While domestic students have a two-percent annual cap on tuition fees, international students do not. There’s no limit to their increases. In 2022, Emily Carr University increased fees for new international students by 30 percent and returning ones by 10 percent to balance their budget.

Unexpected increases cause international students to scramble to pay their tuition; it also puts their visas in jeopardy if they cannot pay the increase. The remedy is simple: BCFS recommends a cap on increases for international students. Post-secondary institutions have been able to get away with using international students as banks to balance their budgets, rather than having the government properly funding the institutions. Budget 2025 doubles down on this system.

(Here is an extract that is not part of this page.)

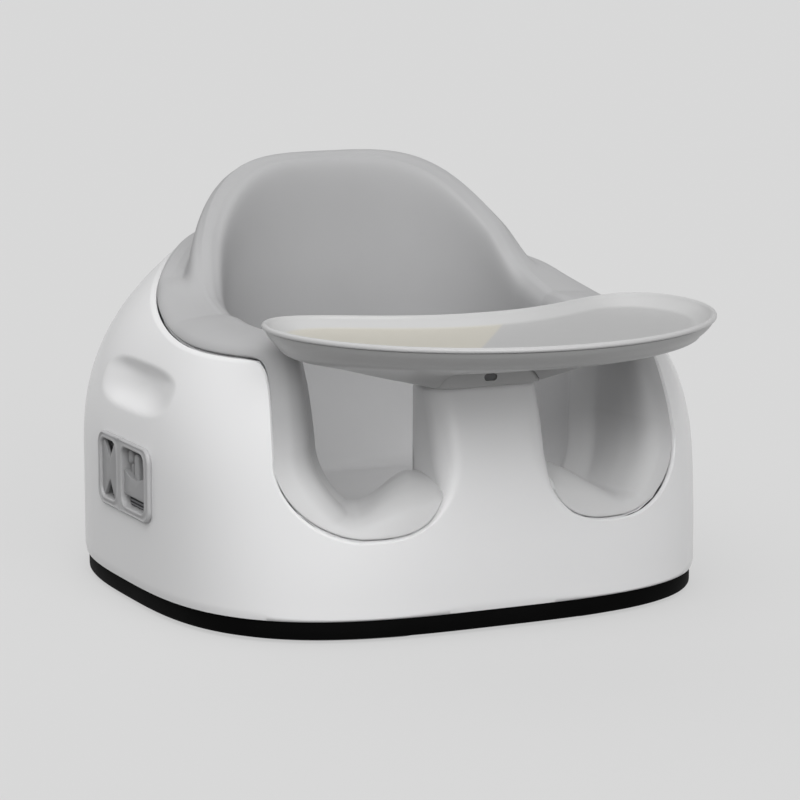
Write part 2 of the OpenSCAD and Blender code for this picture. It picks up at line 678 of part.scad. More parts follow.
module tray_screws() {
    color("silver") for (p = screw_spots) translate([p.x, p.y, bracket_bottom + 0.6]) {
        cylinder(r = 3, h = 2.4);
        cylinder(r = 1.5, h = dish_under - bracket_bottom - 3);
    }
}
module release_button() {
    color("gray") {
        translate([-button_size.x / 2, button_y, button_z]) cube(button_size);
        translate([0, -bracket_front + 0.8, button_z + button_size.z / 2]) along_y(4)
            rounded_rect(button_face.x - 0.6, button_face.y - 0.6, button_face.y / 2 - 0.31);
    }
}
// Leg of the button: it hooks into the pocket in the post
module button_catch() {
    color("gray") translate([-catch_width / 2 + 2, catch_y + 2, post_top - 11])
        cube([catch_width - 4, 2.6, button_z - 0.1 - post_top + 11]);
}
spring_r = 2.2;
spring_wire = 0.5;
spring_turns = 6;
module latch_spring() {
    steps = 12 * spring_turns;
    sides = 6;
    start = button_y + button_size.y + lay_clear;
    long = spring_room - 2 * lay_clear;
    rows = [for (i = [0:steps]) let(a = 360 * spring_turns * i / steps)
        [for (s = [0:sides - 1]) let(b = 360 * s / sides, r = spring_r + spring_wire * cos(b))
            [r * cos(a), start + spring_wire + (long - 2 * spring_wire) * i / steps + spring_wire * sin(b),
                button_z + button_size.z / 2 + r * sin(a)]]];
    color("silver") capped_loft(rows,
        [spring_r, start + spring_wire, button_z + button_size.z / 2],
        [spring_r, start + long - spring_wire, button_z + button_size.z / 2]);
}

// Everything above is drawn about the middle of the shell
origin_y = (tray_radius + tray_half_depth - tray_y - shell_rear) / 2;
module placed() {
    translate([0, origin_y, 0]) children();
}

placed() outer_shell();
placed() seat_pan();
placed() base_plate();
placed() grip_ring();
placed() foot_pad(-1, -1);  // foot_pad_front_left
placed() foot_pad(1, -1);  // foot_pad_front_right
placed() foot_pad(-1, 1);  // foot_pad_rear_left
placed() foot_pad(1, 1);  // foot_pad_rear_right
placed() base_screws();
placed() window_bezel(false);  // window_bezel_left
placed() window_bezel(true);  // window_bezel_right
placed() strap_pocket(false);  // strap_pocket_left
placed() strap_pocket(true);  // strap_pocket_right
placed() chair_strap(false);  // chair_strap_left
placed() chair_strap(true);  // chair_strap_right
placed() buckle_socket(false);  // buckle_socket_left
placed() buckle_socket(true);  // buckle_socket_right
placed() buckle_plug(false);  // buckle_plug_left
placed() buckle_plug(true);  // buckle_plug_right
placed() foam_insert();
placed() tray_dish();
placed() tray_funnel();
placed() tray_bracket();
placed() tray_screws();
placed() release_button();
placed() button_catch();
placed() latch_spring();
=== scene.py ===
# %% [markdown]
# # A baby floor seat
# The seat has a glossy white shell, a grey foam insert and a crescent play tray on a post.
# The CAD model is loaded first. It fixes every size, and each piece made here stands on it.

# %% Load the fixed frame
import math

import bpy
import numpy as np
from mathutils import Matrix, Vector


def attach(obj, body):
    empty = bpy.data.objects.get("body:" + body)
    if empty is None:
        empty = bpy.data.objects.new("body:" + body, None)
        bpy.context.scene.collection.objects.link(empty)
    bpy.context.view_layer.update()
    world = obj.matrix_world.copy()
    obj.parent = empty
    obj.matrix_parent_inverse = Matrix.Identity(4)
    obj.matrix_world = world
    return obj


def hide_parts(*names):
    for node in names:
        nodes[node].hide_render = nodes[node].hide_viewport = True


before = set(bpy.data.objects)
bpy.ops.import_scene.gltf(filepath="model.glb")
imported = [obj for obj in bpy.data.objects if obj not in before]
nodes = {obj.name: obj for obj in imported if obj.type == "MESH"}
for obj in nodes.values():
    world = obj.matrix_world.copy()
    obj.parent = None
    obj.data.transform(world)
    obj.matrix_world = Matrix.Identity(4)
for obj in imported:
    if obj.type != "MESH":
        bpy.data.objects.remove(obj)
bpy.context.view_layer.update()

print("CAD nodes:", len(nodes))

# %% [markdown]
# ## Grids
# Every moulded form here is a grid of points: rows that run once round the form, one above
# the other. Working in whole numpy arrays keeps each formula readable. All lengths in the
# formulas are millimetres, and the mesh is written in metres.

# %% Helpers that turn a grid of points into a mesh
MM = 0.001
ORIGIN = np.array([0.0, 48.1, 0.0])     # the shell's middle, from the middle of the whole


def grid_faces(rows, cols, wrap_rows, start=0):
    """Quads between neighbours of a grid that closes on itself round each row."""
    r = np.arange(rows if wrap_rows else rows - 1)[:, None]
    c = np.arange(cols)[None, :]
    r2, c2 = (r + 1) % rows, (c + 1) % cols
    quads = np.stack([r * cols + c, r * cols + c2, r2 * cols + c2, r2 * cols + c], -1)
    return quads.reshape(-1, 4) + start


def make_piece(name, verts, faces, material, smooth_angle=40):
    """A smooth shaded mesh object at the origin, from points in mm and lists of faces."""
    mesh = bpy.data.meshes.new(name)
    points = ((np.asarray(verts) + ORIGIN) * MM).tolist()
    mesh.from_pydata(points, [], [list(map(int, face)) for face in faces])
    mesh.validate()
    mesh.materials.append(material)
    mesh.shade_smooth()
    mesh.set_sharp_from_angle(angle=math.radians(smooth_angle))
    piece = bpy.data.objects.new(name, mesh)
    bpy.context.scene.collection.objects.link(piece)
    return piece


def loft(name, rows, material, closed=False, smooth_angle=40):
    """Skin over rows of points (rows, cols, 3). closed joins the last row to the first;
    otherwise each end is closed by a fan round the middle of its row."""
    rows = np.asarray(rows)
    count, cols = rows.shape[:2]
    verts = rows.reshape(-1, 3)
    faces = grid_faces(count, cols, closed).tolist()
    if not closed:
        verts = np.vstack([verts, rows[0].mean(0), rows[-1].mean(0)])
        c = np.arange(cols)
        faces += np.stack([(c + 1) % cols, c, np.full(cols, count * cols)], -1).tolist()
        top = (count - 1) * cols
        last_fan = [top + c, top + (c + 1) % cols, np.full(cols, count * cols + 1)]
        faces += np.stack(last_fan, -1).tolist()
    return make_piece(name, verts, faces, material, smooth_angle)


def smooth(t):
    """0 below 0, 1 above 1, and an S curve between."""
    t = np.clip(t, 0, 1)
    return t * t * (3 - 2 * t)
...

Former premier Christy Clark paved the way for over-reliance on international students back in the 2010s, when the sale of education to these students at a profit became part of the funding model. The goal was to recruit 50 percent more international students (40,000 students) to combat an aging workforce. This funding model needs to change. Colleges and universities cannot be reliant upon international students to pick up the tab for the province’s inability to properly fund post-secondary education.

In 2015, students began contributing more than the provincial government to the operating costs of post-secondary institutions. In the 2025 budget, the BC NDP pats itself on the back for its investments when in reality it has continually cut funding in the past, along with every government before them. At least now there’s a freeze on cuts, but still no new investments into keeping colleges and universities afloat.

Budget 2025 says that the province has made investments to “help close the skills gap many businesses are facing.” But the government’s track record isn’t promising. Let’s talk about how it helped “close the skills gap” for nurses during a nurse shortage. 

In an effort to expand health-care programs at Okanagan College, the provincial government cancelled their Bachelor of Science in Nursing in 2023, forcing current students to complete their degree at the University of British Columbia Okanagan. Nursing students who were currently enrolled not only were forced into larger classes at UBC Okanagan, but they had to pay approximately $4,000 more in tuition and fees for the last two years of their degree. How is higher tuition for a nursing degree helping close the skills gap? This has only made becoming a nurse less affordable, deterring individuals less economically fortunate from entering the field.

The provincial government claims in Budget 2025 that their Future Ready Action Plan, aiming  to build a secure, sustainable, and strong economy, “works for everyone.”

First off, the plan intends to add one million jobs over the next 10 years. However, the majority of those jobs require post-secondary education. If people can’t afford an education because the government has chosen not to properly invest into education, who will fill the jobs they create? 

Budget 2025 also addresses “improving access to post-secondary education by expanding grants and scholarships, creating more tech seats and increased student loan maximums.”

What they haven’t addressed is how the government will expand grants and scholarships without increasing funding over the next three years. Indeed, it is the bank that will now support students, leaving them stranded when their Liberal Arts degrees don’t pay them back.

There’s a false assurance of good news for those of us with student loans—we get tax credits. Unfortunately, this is superficial. The BCFS recommends that the government take the $75 million in tax credits and add that to grants to aid with tuition and books. If the government can afford to give students tax credits—which may give a boost to a tax refund—then why not just give it to them in a grant with their student loans? A refund is kind, but so is less debt.

Another industry with a “skills gap” is trades. According to the BC Federation of Labour (BCFED), this was caused by changes made back in 2003, when the Industrial Trade Authority was established. Apprenticeship supports were discontinued, and there was a lack of compulsory trade certifications. 

While getting students into the workforce quicker may appear advantageous, BC also has the highest workplace injuries out of any province. Even with decreases in workplace accidents in recent years across the country, BC still holds the top spot. The difference is that other provinces have stricter compulsory certification requirements. BCFED says they believe there’s a link between less education and injuries.

The lost apprenticeship supports make it more difficult for people to explore trade options prior to school as well as find apprenticeships while in school. This contributes to lower enrolment and a decrease in certification completions.

Budget 2025, with its lack of attention to loud concerns on campus, serves as a reminder that students are affected, some more than others. But all students, instructors, and future employers will feel the strain with the continual and unaddressed deterioration of the post-secondary system. We’re all losing. What’s worse: it’s been a long, predictable road to this current crisis.